It’s a coming-of-age tale for the elderly, following a man who, up until the day of his retirement, never fully learned how to enjoy life. After a series of simple, unrelated, accidental happenstances—none of which singularly amount to much but the sum of all ultimately leading to Odd’s late-life awakening—Mr. Horten comes to fully understand the joie de vivre, and learns to seize life by the horns, live every moment as if it were your last, carpe diem and the like.

Which is cute.
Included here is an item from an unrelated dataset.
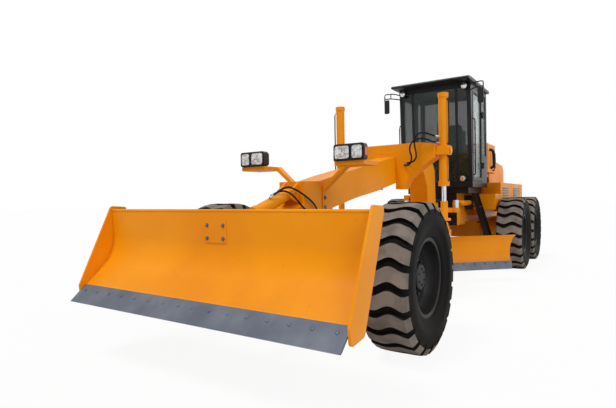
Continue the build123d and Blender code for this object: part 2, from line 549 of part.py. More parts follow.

Terribly, affectaciously cute.

Perhaps O’Horten is only guilty of its own Nordic reserve, cherishing more the quiet things left unsaid that the more in-your-face tactics of similarly-themed American films (About Schmidt comes to mind here, an equally affected though much more effective film ruminating on a man’s feelings of uselessness and powerlessness that comes from retirement after decades of regimented and purposeful work and, by extension, the greater societal dismissiveness of the elderly). Perhaps the film cannot be faulted for being at once painfully slow-moving yet equally painfully saccharine. Perhaps Norwegian filmmaker Hamer has been too nearly influenced by his Dogme 95 friends in nearby Denmark, espousing (among other things) the rejection of flashy Hollywood ideals.

Perhaps. Or perhaps this is just simply a poorly-crafted film, opting for the more sickly-sweet (and less challenging) approach to the humiliations and regrets of aging as opposed to the infinite possibilities with a more probing, more psychologically devastating approach (hell, classic film noir showpiece Sunset Boulevard did a better job at showcasing a person’s fragile state when confronted with the inescapable process of aging). The problem with this film is not necessarily in its slow pace and deadpan demeanor—in fact, if the film hadn’t so readily devolved into a Spielbergien heartstring-tugger, this sort of quiet, understated approach could have served it particularly well.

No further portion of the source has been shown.